On the road to establishing four “BIG IDEAS” guiding the Comp Plan update, Kopishke noted several areas of citizen concern as the town government faces and plans the future in which those citizens must live. Among those were: “economic sustainability,” that will allow people and their children to build lives in this community; “environmental sustainability” that will maximize town citizen access to the surrounding natural attractions that draw tourists here annually; “improving public health and safety”; “dilapidated buildings”; residential housing options designed to meet the needs of various demographics including aging retirees; “small town charm”; “transportation” infrastructure; and drum roll please – “responsible and accountable governance”. The town planning director noted that latter item was “a HUGE bit of feedback” from citizens to the Comp Plan survey, leading to a brief coughing spell around the meeting room.

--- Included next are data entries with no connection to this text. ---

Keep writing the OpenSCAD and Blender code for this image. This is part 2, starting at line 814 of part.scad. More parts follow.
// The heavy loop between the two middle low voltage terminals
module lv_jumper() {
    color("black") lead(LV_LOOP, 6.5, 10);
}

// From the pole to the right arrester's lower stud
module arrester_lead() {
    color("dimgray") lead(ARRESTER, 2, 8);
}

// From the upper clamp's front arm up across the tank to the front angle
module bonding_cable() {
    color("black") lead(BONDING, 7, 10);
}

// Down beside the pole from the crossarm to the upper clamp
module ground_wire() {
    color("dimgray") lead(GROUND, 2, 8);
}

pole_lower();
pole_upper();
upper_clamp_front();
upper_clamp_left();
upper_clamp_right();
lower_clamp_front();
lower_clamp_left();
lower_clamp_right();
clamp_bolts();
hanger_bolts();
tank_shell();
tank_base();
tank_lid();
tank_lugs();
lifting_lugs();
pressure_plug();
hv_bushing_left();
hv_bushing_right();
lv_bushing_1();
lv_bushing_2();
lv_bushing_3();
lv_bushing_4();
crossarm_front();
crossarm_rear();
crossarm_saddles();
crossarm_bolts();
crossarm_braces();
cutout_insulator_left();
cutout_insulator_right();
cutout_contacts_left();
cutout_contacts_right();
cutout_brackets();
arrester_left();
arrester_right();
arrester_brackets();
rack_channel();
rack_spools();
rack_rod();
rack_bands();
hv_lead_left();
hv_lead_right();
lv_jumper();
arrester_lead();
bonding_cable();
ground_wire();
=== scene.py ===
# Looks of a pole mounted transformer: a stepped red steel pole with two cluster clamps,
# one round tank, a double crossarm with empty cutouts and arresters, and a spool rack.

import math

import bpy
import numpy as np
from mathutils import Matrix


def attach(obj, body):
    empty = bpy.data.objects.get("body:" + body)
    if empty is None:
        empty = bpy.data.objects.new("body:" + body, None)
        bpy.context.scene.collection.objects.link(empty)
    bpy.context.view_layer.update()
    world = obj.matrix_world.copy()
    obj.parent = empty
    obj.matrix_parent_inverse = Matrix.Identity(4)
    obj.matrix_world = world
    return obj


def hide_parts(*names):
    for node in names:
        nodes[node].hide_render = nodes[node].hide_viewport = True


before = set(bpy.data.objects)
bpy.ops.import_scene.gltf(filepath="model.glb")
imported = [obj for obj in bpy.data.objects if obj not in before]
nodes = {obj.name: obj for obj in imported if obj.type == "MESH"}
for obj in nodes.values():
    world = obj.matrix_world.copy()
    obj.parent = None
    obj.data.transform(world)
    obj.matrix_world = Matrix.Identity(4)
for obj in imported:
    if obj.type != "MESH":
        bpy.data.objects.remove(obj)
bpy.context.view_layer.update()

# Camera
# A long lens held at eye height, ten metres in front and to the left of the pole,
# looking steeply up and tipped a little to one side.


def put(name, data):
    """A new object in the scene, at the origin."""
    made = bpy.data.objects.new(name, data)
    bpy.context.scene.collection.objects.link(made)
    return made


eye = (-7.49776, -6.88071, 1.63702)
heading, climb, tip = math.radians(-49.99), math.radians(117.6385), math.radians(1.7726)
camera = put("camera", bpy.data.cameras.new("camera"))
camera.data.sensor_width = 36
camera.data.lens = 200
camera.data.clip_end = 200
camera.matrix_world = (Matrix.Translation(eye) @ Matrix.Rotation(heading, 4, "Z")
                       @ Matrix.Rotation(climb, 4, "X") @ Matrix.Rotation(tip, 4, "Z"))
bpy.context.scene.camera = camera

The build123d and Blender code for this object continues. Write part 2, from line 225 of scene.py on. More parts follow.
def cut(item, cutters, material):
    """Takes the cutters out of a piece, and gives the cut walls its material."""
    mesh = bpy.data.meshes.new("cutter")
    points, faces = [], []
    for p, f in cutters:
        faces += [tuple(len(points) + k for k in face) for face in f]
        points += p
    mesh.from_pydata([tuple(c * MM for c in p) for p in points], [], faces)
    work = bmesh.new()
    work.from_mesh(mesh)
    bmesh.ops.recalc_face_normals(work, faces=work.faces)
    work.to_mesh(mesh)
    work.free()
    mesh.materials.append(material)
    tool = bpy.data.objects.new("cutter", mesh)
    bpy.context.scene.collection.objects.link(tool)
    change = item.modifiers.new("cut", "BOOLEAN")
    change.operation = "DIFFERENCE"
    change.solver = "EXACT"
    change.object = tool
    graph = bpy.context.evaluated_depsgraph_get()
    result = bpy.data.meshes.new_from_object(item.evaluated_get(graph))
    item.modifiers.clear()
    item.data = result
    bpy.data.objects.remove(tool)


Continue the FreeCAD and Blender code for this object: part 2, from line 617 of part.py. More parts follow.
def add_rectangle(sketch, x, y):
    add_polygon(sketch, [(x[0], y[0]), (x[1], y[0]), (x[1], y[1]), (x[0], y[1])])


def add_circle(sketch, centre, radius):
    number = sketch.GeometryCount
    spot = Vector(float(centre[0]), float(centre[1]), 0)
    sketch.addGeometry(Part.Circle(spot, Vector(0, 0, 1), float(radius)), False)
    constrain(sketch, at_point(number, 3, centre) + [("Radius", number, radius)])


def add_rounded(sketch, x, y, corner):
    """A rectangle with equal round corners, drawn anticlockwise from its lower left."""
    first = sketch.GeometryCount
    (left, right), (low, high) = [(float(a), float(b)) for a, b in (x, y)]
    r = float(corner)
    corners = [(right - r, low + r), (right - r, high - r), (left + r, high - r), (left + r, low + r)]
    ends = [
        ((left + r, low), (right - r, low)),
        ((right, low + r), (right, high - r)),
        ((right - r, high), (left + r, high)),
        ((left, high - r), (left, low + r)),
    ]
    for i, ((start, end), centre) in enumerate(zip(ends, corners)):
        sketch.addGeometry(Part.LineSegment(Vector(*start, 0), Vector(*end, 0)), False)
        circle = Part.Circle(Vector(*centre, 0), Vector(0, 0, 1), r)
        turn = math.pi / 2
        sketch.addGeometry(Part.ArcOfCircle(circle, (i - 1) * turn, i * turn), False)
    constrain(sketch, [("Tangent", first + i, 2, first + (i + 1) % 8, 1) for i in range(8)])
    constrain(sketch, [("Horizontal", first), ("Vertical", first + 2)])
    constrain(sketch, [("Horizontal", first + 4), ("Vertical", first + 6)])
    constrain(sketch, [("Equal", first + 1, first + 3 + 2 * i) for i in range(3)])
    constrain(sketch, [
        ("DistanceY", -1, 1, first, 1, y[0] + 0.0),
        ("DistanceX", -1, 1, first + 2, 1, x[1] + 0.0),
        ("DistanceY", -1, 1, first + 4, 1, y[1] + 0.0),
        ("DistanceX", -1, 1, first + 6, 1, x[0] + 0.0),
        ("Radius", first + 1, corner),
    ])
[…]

The four “BIG IDEAS” identified, with some additional supporting comment were: “Preserve our history and Create More of What We Love (apparently we “Love” our small town charm and the Historic Downtown’s role in creating that charm), Lifelong Community, Affordable Housing, and Environmental Access”.

As to “small town charm,” the staff agenda packet summary of the developing Comp Plan update observes: “There is a lot to the phrase ‘small town charm,’ and it can be a difficult balance to maintain that which makes a place so loved by its community and visitors … New development should make the community feel pleased and see a direct connection with an improvement in their quality of life. This is possible through careful planning that mitigates the undesirable impacts, such as traffic congestion, the closure of local businesses, or rising costs of living.”

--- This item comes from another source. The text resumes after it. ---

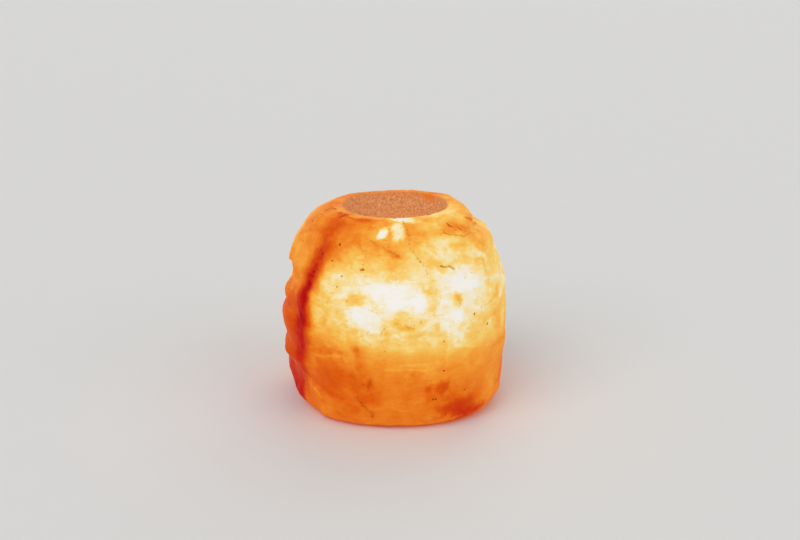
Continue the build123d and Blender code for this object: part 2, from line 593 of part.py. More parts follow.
def terminal_screws():
    """The two slotted screws that clamp the wires."""
    level = STUB_TOP - TERMINAL_HEIGHT / 2
    front = -TERMINAL_WIDTH / 2
    screws = []
    for side in (-1, 1):
        x = side * TERMINAL_OFFSET
        shank = rod(SCREW_RADIUS, (x, -SLIP - TERMINAL_WIRE_RADIUS, level), (x, front, level))
        head = rod(SCREW_HEAD_RADIUS, (x, front, level), (x, front - SCREW_HEAD, level))
        cutter = Box(4 * SCREW_HEAD_RADIUS, 2 * SCREW_SLOT_DEPTH, SCREW_SLOT)
        slot = Pos(x, front - SCREW_HEAD, level) * cutter
        screws.append(only_solid(shank + head - slot))
    return Compound(screws)


# ---------------------------------------------------------------- sprung arms
def clip_bracket():
    """The steel ring clamped under the skirt, with a pair of lugs on each side."""
    ring = post(BRACKET_RADIUS, SHOULDER, SKIRT_BOTTOM)
    lug_y = (LUG_GAP + BRACKET_THICKNESS) / 2
    lug_length = LUG_OUTER - LUG_INNER
    for side in (-1, 1):
        lug_x = side * (LUG_INNER + LUG_OUTER) / 2
        for y in (-lug_y, lug_y):
            ring += block(lug_length, BRACKET_THICKNESS, LUG_TOP, SHOULDER, lug_x, y)
        pin = (side * PIVOT_REACH, -LUG_GAP, PIVOT_HEIGHT)
        ring -= rod(PIVOT_RADIUS, pin, (pin[0], LUG_GAP, PIVOT_HEIGHT))
    return ring - post(STUB_RADIUS + SLIP, SHOULDER - PAST, SKIRT_TOP)


def clip_pin(side):
    """The headed pin that an arm turns on."""
    x = side * PIVOT_REACH
    end = LUG_GAP / 2 + BRACKET_THICKNESS
    shank = rod(PIVOT_RADIUS, (x, -end, PIVOT_HEIGHT), (x, end, PIVOT_HEIGHT))
    heads = [rod(PIVOT_HEAD_RADIUS, (x, s * end, PIVOT_HEIGHT),
                 (x, s * (end + PIVOT_HEAD), PIVOT_HEIGHT)) for s in (-1, 1)]
    return shank + heads[0] + heads[1]


def clip_arm(side):
    """A bowed spring-steel strip, with an eye rolled round its pin."""
    eye_radius = PIVOT_RADIUS + PIN_ROOM + EYE_WALL
    foot = PIVOT_REACH + eye_radius
    corner = BORE_RADIUS - ARM_WALL_ROOM
    apex = sqrt(corner ** 2 - (ARM_WIDTH / 2) ** 2)
    tip = foot - ARM_TIP_IN
    middle, top = PIVOT_HEIGHT + ARM_HEIGHT / 2, PIVOT_HEIGHT + ARM_HEIGHT

    def at(x, z):
        return (side * x, -ARM_WIDTH / 2, z)

    inwards = ARM_THICKNESS
    outline = ThreePointArc(at(foot, PIVOT_HEIGHT), at(apex, middle), at(tip, top))
    outline += Line(at(tip, top), at(tip - inwards, top))
    outline += ThreePointArc(at(tip - inwards, top), at(apex - inwards, middle),
                             at(foot - inwards, PIVOT_HEIGHT))
    outline += Line(at(foot - inwards, PIVOT_HEIGHT), at(foot, PIVOT_HEIGHT))
    strip = extrude(make_face(outline), ARM_WIDTH, dir=(0, 1, 0))
    start = (side * PIVOT_REACH, -ARM_WIDTH / 2, PIVOT_HEIGHT)
    end = (start[0], ARM_WIDTH / 2, PIVOT_HEIGHT)
    eye = rod(eye_radius, start, end)
    return only_solid(strip + eye - rod(PIVOT_RADIUS + PIN_ROOM, start, end))


def torsion_springs(side):
    """The two small coils on a pin, one each side of the arm's eye."""
    room = (LUG_GAP - ARM_WIDTH) / 2
    travel = room - 2 * SEAT_ROOM - TORSION_WIRE
    radius = PIVOT_RADIUS + SEAT_ROOM + TORSION_WIRE / 2
    coils = []
    for end in (-1, 1):
        path = Helix(travel / TORSION_TURNS, travel, radius)
        section = Plane(origin=path @ 0, z_dir=path % 0) * Circle(TORSION_WIRE / 2)
        coil = sweep(section, path, is_frenet=True)
        start = ARM_WIDTH / 2 + SEAT_ROOM + TORSION_WIRE / 2
        place = Pos(side * PIVOT_REACH, end * start, PIVOT_HEIGHT)
        coils.append(only_solid(place * Rot(-90 * end, 0, 0) * coil))
    return Compound(coils)


# ---------------------------------------------------------------- bulb
def bulb_cap():
    """The threaded metal cap, open at the bottom and flared round the glass."""
    inner = CAP_RADIUS - CAP_WALL
    flare_start = CAP_TOP - CAP_FLARE_HEIGHT
    sleeve = turned(
        (inner, CAP_BOTTOM), (CAP_RADIUS, CAP_BOTTOM), (CAP_RADIUS, flare_start),
        (CAP_FLARE_RADIUS, CAP_TOP), (CAP_FLARE_RADIUS - CAP_WALL, CAP_TOP),
        (inner, flare_start),
    )
    ridge = thread_ridge(CAP_RADIUS, CAP_CREST_RADIUS, CAP_RIDGE, CAP_THREAD_START)
    return only_solid(sleeve + ridge)


def cap_insulator():
    """The black glass between the cap and its tip: a cone, and a spigot in the cap."""
    low = TIP_BOTTOM + TIP_HEIGHT
    spigot = CAP_RADIUS - CAP_WALL - SEAT_ROOM / 2
    return turned(
        (0, low), (INSULATOR_LOW_RADIUS, low), (CAP_RADIUS, CAP_BOTTOM),
        (spigot, CAP_BOTTOM), (spigot, CAP_BOTTOM + INSULATOR_SPIGOT),
        (0, CAP_BOTTOM + INSULATOR_SPIGOT),
    )


def bulb_tip():
    """The soldered centre contact."""
    tip = post(TIP_RADIUS, TIP_BOTTOM, TIP_BOTTOM + TIP_HEIGHT)
    return chamfer(tip.edges().group_by(Axis.Z)[0], TIP_HEIGHT / 2)


def glass_section(inset):
    """Half of the glass's section, drawn in by inset: neck, flare, barrel and dome."""
    neck, widest = GLASS_NECK_RADIUS - inset, GLASS_RADIUS - inset
    flare_top = CAP_TOP + GLASS_FLARE
    dome_start = GLASS_TOP - GLASS_RADIUS
    diagonal = widest / sqrt(2)
    bottom = STEM_BOTTOM + inset
    outline = Polyline((0, 0, bottom), (neck, 0, bottom), (neck, 0, CAP_TOP))
    outline += Bezier((neck, 0, CAP_TOP), (neck, 0, CAP_TOP + GLASS_FLARE / 2),
                      (widest, 0, CAP_TOP + GLASS_FLARE / 2), (widest, 0, flare_top))
    outline += Line((widest, 0, flare_top), (widest, 0, dome_start))
    outline += ThreePointArc((widest, 0, dome_start), (diagonal, 0, dome_start + diagonal),
                             (0, 0, dome_start + widest))
    outline += Line((0, 0, dome_start + widest), (0, 0, bottom))
    return make_face(outline)


def bulb_glass():
    """The hollow glass envelope. Its neck is open where the stem closes it."""
    outside = revolve(glass_section(0), Axis.Z)
    inside = revolve(glass_section(GLASS_WALL), Axis.Z)
    throat = post(GLASS_NECK_RADIUS - GLASS_WALL, STEM_BOTTOM - PAST, CAP_TOP)
    return only_solid(outside - inside - throat)


def lead_ends():
    """The filament's two ends."""
    height = PINCH_TOP + LEAD_RISE
    return [(-LEAD_SPREAD, 0, height), (LEAD_SPREAD, 0, height)]


def lead_wires():
    """The two wires from the pinch up to the filament's ends."""
    wires = []
    for end in lead_ends():
        side = 1 if end[0] > 0 else -1
        foot = (side * PINCH_WIDTH / 3, 0, PINCH_TOP - PINCH_HEIGHT / 2)
        elbow = (foot[0], 0, PINCH_TOP + LEAD_ELBOW)
        path = FilletPolyline(foot, elbow, end, radius=LEAD_ELBOW)
        section = Plane(origin=foot, z_dir=(0, 0, 1)) * Circle(LEAD_RADIUS)
        wires.append(only_solid(sweep(section, path) - filament()))
    return Compound(wires)


def filament_path():
    """The bowed line of the filament, between the wires' ends."""
    left, right = lead_ends()
    return ThreePointArc(left, (0, 0, left[2] + FILAMENT_BOW), right)


def filament():
    """The filament, as a plain rod of the fine coil's outer size."""
    path = filament_path()
    section = Plane(origin=path @ 0, z_dir=path % 0) * Circle(FILAMENT_RADIUS)
    return sweep(section, path)


def filament_supports():
    """The two fine wires that hold the filament up between its ends."""
    path = filament_path()
    wires = []
    for side in (-1, 1):
        share = 0.5 + side * SUPPORT_SPREAD / (2 * LEAD_SPREAD)
        top = path @ share
        foot = (side * PINCH_WIDTH / 8, 0, PINCH_TOP - PINCH_HEIGHT / 3)
        wires.append(only_solid(rod(SUPPORT_RADIUS, foot, (top.X, 0, top.Z)) - filament()))
    return Compound(wires)


def glass_stem():
    """The stem that closes the neck, flattened at the top round the wires."""
    neck = GLASS_NECK_RADIUS - GLASS_WALL - SEAT_ROOM / 2
    foot = post(neck, STEM_BOTTOM, STEM_BOTTOM + STEM_FOOT)
    column = post(STEM_RADIUS, STEM_BOTTOM, STEM_BOTTOM + STEM_HEIGHT + PAST)
    pinch = block(PINCH_WIDTH, PINCH_THICKNESS, PINCH_HEIGHT, PINCH_TOP - PINCH_HEIGHT)
    stem = foot + column + pinch
    for wires in (lead_wires(), filament_supports()):
        for wire in wires.solids():
            stem -= wire
    return only_solid(stem)


# ---------------------------------------------------------------- all the nodes
def all_nodes():
    """Every piece of the lamp, by name."""
    nodes = {"salt_block": salt_block()}
    for place, azimuth in PAD_AZIMUTHS.items():
        nodes[f"felt_pad_{place}"] = felt_pad(azimuth)
    nodes.update(
        cord_grip=cord_grip(),
        cord_grip_screw=cord_grip_screw(),
        cord_grip_nut=cord_grip_nut(),
        holder_dome=holder_dome(),
        holder_skirt=holder_skirt(),
        holder_insert=holder_insert(),
        screw_shell=screw_shell(),
        shell_rivets=shell_rivets(),
        contact_plunger=contact_plunger(),
        contact_spring=contact_spring(),
        live_terminal=live_terminal(),
        neutral_terminal=neutral_terminal(),
        terminal_screws=terminal_screws(),
        clip_bracket=clip_bracket(),
    )
    for name, side in (("left", -1), ("right", 1)):
        nodes[f"clip_pin_{name}"] = clip_pin(side)
        nodes[f"clip_arm_{name}"] = clip_arm(side)
        nodes[f"clip_spring_{name}"] = torsion_springs(side)
    nodes.update(
        bulb_cap=bulb_cap(),
        bulb_cap_insulator=cap_insulator(),
        bulb_tip=bulb_tip(),
        bulb_glass=bulb_glass(),
        glass_stem=glass_stem(),
        lead_wires=lead_wires(),
        filament=filament(),
        filament_supports=filament_supports(),
    )
    return nodes


os.makedirs("parts", exist_ok=True)
for node_name, shape in all_nodes().items():
    export_step(shape, f"parts/{node_name}.step")
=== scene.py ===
"""The looks of a salt crystal lamp: a hewn, glowing stone with a bowl in its crown.

The stone is one closed surface worked out from two parameters. The pieces of the lamp unit
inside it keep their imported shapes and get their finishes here. Metres, +Z up, -Y the front.
"""

import json
import logging
from dataclasses import dataclass, field
from enum import Enum, IntEnum

import bpy
import numpy as np
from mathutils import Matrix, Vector


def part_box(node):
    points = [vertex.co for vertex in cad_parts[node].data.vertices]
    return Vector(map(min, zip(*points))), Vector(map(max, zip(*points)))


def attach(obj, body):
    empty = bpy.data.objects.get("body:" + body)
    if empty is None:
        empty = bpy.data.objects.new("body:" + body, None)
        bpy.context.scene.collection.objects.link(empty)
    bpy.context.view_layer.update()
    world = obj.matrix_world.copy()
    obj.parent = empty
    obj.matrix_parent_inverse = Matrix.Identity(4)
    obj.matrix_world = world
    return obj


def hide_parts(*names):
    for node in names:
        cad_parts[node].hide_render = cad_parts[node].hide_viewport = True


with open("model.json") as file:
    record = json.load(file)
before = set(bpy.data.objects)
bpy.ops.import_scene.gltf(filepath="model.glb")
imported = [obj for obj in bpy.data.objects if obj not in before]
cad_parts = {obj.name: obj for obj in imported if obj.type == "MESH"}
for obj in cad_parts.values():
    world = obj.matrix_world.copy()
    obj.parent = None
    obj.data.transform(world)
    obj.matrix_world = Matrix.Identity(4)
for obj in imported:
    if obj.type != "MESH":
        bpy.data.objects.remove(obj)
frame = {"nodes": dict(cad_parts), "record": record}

LOG = logging.getLogger("salt_lamp")
MM = 0.001
OCTAVE_LEVEL = 1.4      # brings summed octaves of noise back to about -1 to 1
WHITE = (1.0, 1.0, 1.0, 1.0)
Colour = tuple[float, float, float]
Place = tuple[float, float, float]


# ------------------------------------------------------------------ named options
class Zone(Enum):
    """The parts of the stone's surface, in the order of its rows."""

    BOWL_FLOOR = 0
    BOWL_WALL = 1
    RIM = 2
    OUTSIDE = 3
    UNDERSIDE = 4
    BORE = 5
    BORE_ROOF = 6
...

Town Planning Director Kopishke takes the two commissions through a summary of the status of the Town Comprehensive Plan review and update – with the Town’s first Comp Plan update in 24 years looming.

 

On the issue of “careful planning that mitigates the undesirable impacts” later conversation addressed past experience where planning changes seem to have backfired. At the 36:50-mark of the linked Town video, Town Planning Director Kopishke observes, “I believe back in the ’90’s our zoning ordinance appears to have been changed to allow by-right conversions into multiple dwelling units. And it’s mostly affected the Historic area, here,” she said pointing at a land-use map projection of downtown Front Royal. “But what we have are streets that were never meant to accommodate a home being chopped up into five or six dwelling units, whether (done) legally or illegally. And then we’ve got parking issues, we’ve got code-enforcement issues. I think they were trying to do something good that backfired a little bit or had unintended consequences.”

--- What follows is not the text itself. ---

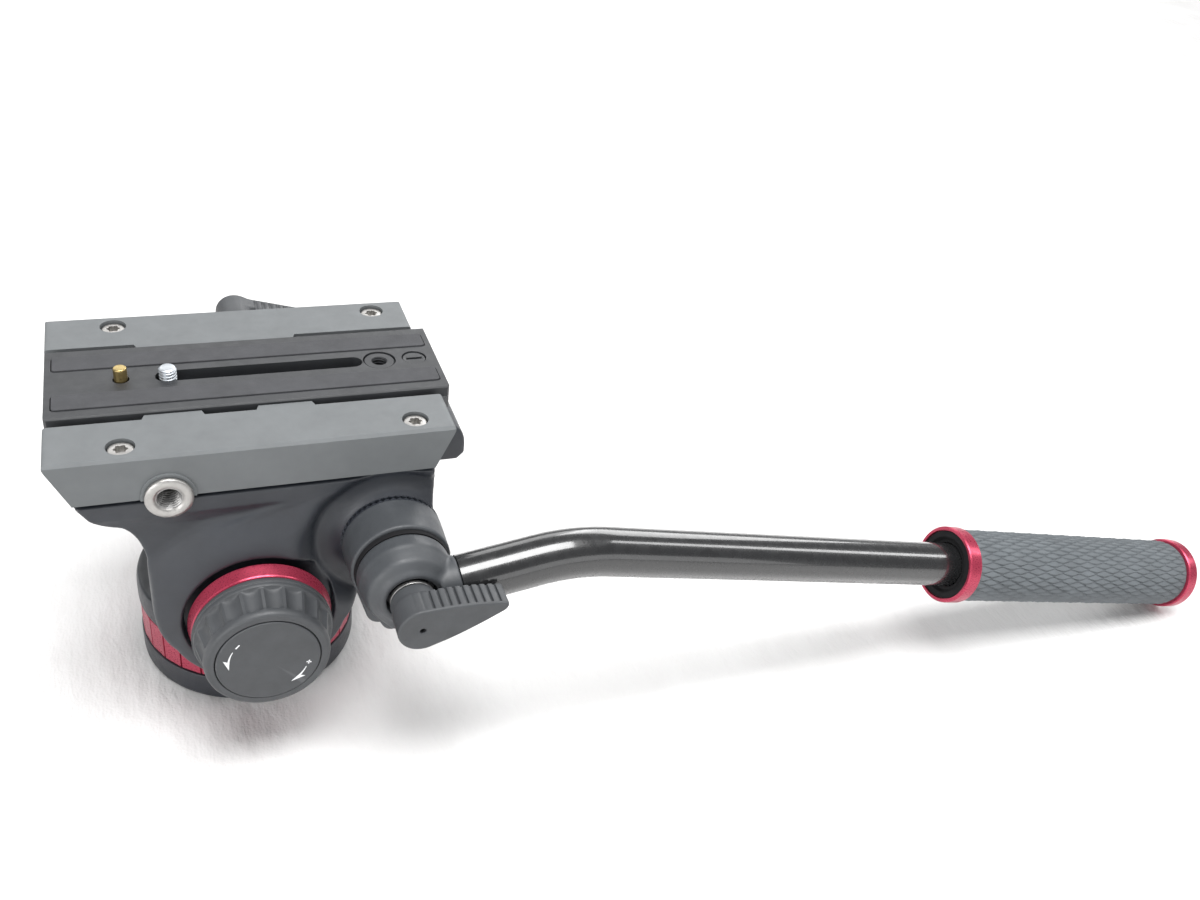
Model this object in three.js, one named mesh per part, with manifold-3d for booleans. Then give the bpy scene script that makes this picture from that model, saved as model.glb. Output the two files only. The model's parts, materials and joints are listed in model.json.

Kopishke pointed to the Town’s current Comprehensive Plan review and update (the Town’s first rewrite since 1998 it was noted) as a tool to correct such long-festering problems. “Those are things that I think we can kind of start to remedy with this plan, and then especially with the zoning ordinance and the subdivision ordinance,” she said.

“Those are that complicated that they almost need to be looked at individually like for Special Use (permitting), rather than just blanket – ‘Hey, you all can do this in this area’ – just like short-term (rentals). Each one of them have to be looked at for special circumstances for each property,” County Planning Commissioner Hugh Henry said in response to Kopishke’s example of, perhaps what seemed like a good idea of by-right general permitting, gone wrong.

One might imagine on the Town Planning Commission side of the table, visions surfacing of the old Murphy Theater building 40-to-60-unit residential development proposal, where there are now 5 or less apartments behind commercial space. The Murphy building currently housing the Dynamic Life Coffee/Tea Shop on its first floor lies in the midst of Historic Downtown Front Royal at the single-lane, one-way Church Street intersection with East Main Street. That proposal is floating between several Town reviewing bodies at this point. Those include the Planning Commission and Board of Architectural Review (BAR) on the way to a final decision by the Front Royal Town Council.

Royal Examiner file photo looking west on E. Main St. showing the old Murphy Theater building at far left side of street.

 

“Because the town does have some older stock of housing, some of those houses were built well before the flood plains were mapped,” County Planning Director Matt Wendling observed, adding, “So, you may have a house with a basement that’s in the flood way and you have a flood event and a whole apartment down there, that person, they’re not living in that apartment for a while.”

Responding to a question about the County’s Comp Plan review, Wendling said, “We’re doing a review,  not a rewrite. So, much of what we have probably will remain closely the same.” However, he added that adjustments to fit changing circumstances in recent years, as well as future goals, would be addressed. “And we’ll address the goals and future land use maps” on both sides of the town-county line,  Wendling assured town officials.

One important aspect of matching goals and future land use will be transportation infrastructure as it impacts both sides of the town-county boundary. Several commissioners commented on how they change their typical driving routes during the fall leaf season still upon us due to the addition of tourist traffic to the local mix.

County Planning Director Matt Wendling, standing right, takes his turn, summarizing the County’s process in a review of its Comp Plan that will not include a rewrite, but an update that will try to coordinate with the Town’s update on its future land use and development plans.

 

In fact, following initial discussion of the Comp Plan processes, “Transportation” and “Planning at the Boundaries” was given its own subsection of the joint meeting discussion. That conversation began just over an hour into the meeting, at the 1:01:45 mark of the linked video. It included the one approved and VDOT-constructed railroad flyover slated for Rockland Road near the Rockland Park entrance in the county, as well as others pondered at various locations around the town and county, including parallel to Happy Creek Road that could help emergency access to Mary’s Shady Lane-accessed homes, the yet-to-be-developed Front Royal Limited Partnership (FRLP or Vazzana) properties; and Shenandoah Shores.

Also on the transportation table was the eventual extension of Leach Run Parkway north across Happy Creek Road, and the increased availability of electric vehicle recharging stations countywide. “Some people think it’s the wave of the future, it’s the wave of the very near future – Ford is selling electric F-150s faster than they can build them,” County Planning Commission Chairman Robert Myers observed. Town Planning Director Kopishke noted that Front Royal and surrounding county land were at a perfect distance from the D.C. Metro/Northern Virginia area for people with electric cars, which can make the trip one-way here on a single charge, get refilled for trips into the surrounding federal and state parks and Skyline Drive, then refill to get home.